There are many “experts” out there who bemoan the fact that DP’s can give girls a false body image. I do understand the concern and it is legitimate. We have worked hard to instill in our girls the belief that they are beautiful just because of whom, and more importantly WHOSE, they are.  I just wonder why no one is concerned about the Prince’s self image.  I find it just as disturbing that DP’s can give girls a totally unfair expectation of men. (Go ahead. Pick your jaw up off the floor.) Think about it.  Here is a guy who is supposed to be ridiculously handsome, strong, brave, well mannered, thoughtful and above all else, sensitive. (Wealthy goes without saying)  No pressure on young boys there!  Why do we worry more about our girls thinking they aren’t pretty enough more than we worry about our boys thinking they aren’t “manly” enough? Okay, so most boys aren’t interested in DP movies so it probably isn’t as big an issue. Right?  Maybe not.  If we are teaching our girls that this is how a “Prince” (or man) is supposed to be then aren’t we setting it up so that no man will ever hit “the standard” in their minds?  If we don’t want our girls worrying about hitting “princess” standards than we need to make sure they know that guys are never going to hit “prince” standards either.

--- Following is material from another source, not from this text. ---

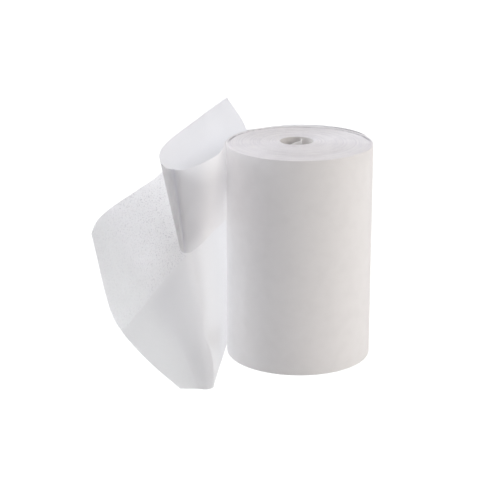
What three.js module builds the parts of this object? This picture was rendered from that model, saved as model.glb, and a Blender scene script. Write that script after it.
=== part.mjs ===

I’ve also read with interest the concerns that these movies teach girls that they must be weak and helpless and need a man to be complete. Again this is a legitimate concern and I totally agree that is not something I want my daughters to think. I’m just as concerned, though, that DPs can teach girls that men are just a means to obtain what you want. The princes in most early Disney movies are background characters to the really important people: the princesses.  Don’t agree with me? Okay.  Ask yourself why there isn’t any “Disney Prince” themed paraphernalia.  What was the name of the Prince in Snow White’s story? (No – “Charming” isn’t correct.) Why is it called “Cinderella’s Castle”?  (Didn’t she marry in to the family who owned the castle?) The princes just aren’t as important as the princess they are associated with are they?  While I don’t ever want my girls to believe that they are less than fulfilled if there is no man in their life, I also don’t want them to view men as people to be used to get what they want out of life.  Someone who will pay for their shopping trips and give them the status they want.  When searching for a prince I don’t want his checking account and social status to be first and foremost on their mind.  There are a lot of frogs out there who make fabulous husbands.

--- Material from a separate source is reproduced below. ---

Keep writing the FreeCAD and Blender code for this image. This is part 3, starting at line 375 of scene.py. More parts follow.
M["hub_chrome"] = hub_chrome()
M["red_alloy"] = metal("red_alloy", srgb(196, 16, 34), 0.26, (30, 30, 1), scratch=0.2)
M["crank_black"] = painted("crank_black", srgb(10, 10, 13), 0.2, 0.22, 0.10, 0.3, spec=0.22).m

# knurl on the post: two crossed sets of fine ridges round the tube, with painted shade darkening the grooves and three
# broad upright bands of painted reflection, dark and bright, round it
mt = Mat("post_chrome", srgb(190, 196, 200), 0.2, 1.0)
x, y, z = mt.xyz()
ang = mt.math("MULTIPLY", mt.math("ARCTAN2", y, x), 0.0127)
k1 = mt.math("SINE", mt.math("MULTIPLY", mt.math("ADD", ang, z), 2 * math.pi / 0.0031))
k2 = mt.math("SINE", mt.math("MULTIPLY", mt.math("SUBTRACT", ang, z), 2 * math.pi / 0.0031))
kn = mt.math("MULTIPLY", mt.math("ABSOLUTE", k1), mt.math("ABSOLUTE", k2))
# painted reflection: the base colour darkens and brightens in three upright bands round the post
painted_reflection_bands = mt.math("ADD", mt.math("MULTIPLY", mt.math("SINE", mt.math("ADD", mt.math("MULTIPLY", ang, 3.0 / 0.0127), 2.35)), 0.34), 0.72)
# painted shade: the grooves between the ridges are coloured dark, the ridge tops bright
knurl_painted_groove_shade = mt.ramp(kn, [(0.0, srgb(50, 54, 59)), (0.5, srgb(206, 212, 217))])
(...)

I will give Disney kudos for doing a better job recently in developing their prince characters a little more and depicting not only the love but the partnership it takes between the princess and her prince to make things work.  That’s what I want for our princesses: a prince with a developed character who is looking for a partnership with the woman he chooses not to live without.  One who treats them like a queen. That’s how my Prince Charming (their father) treats me.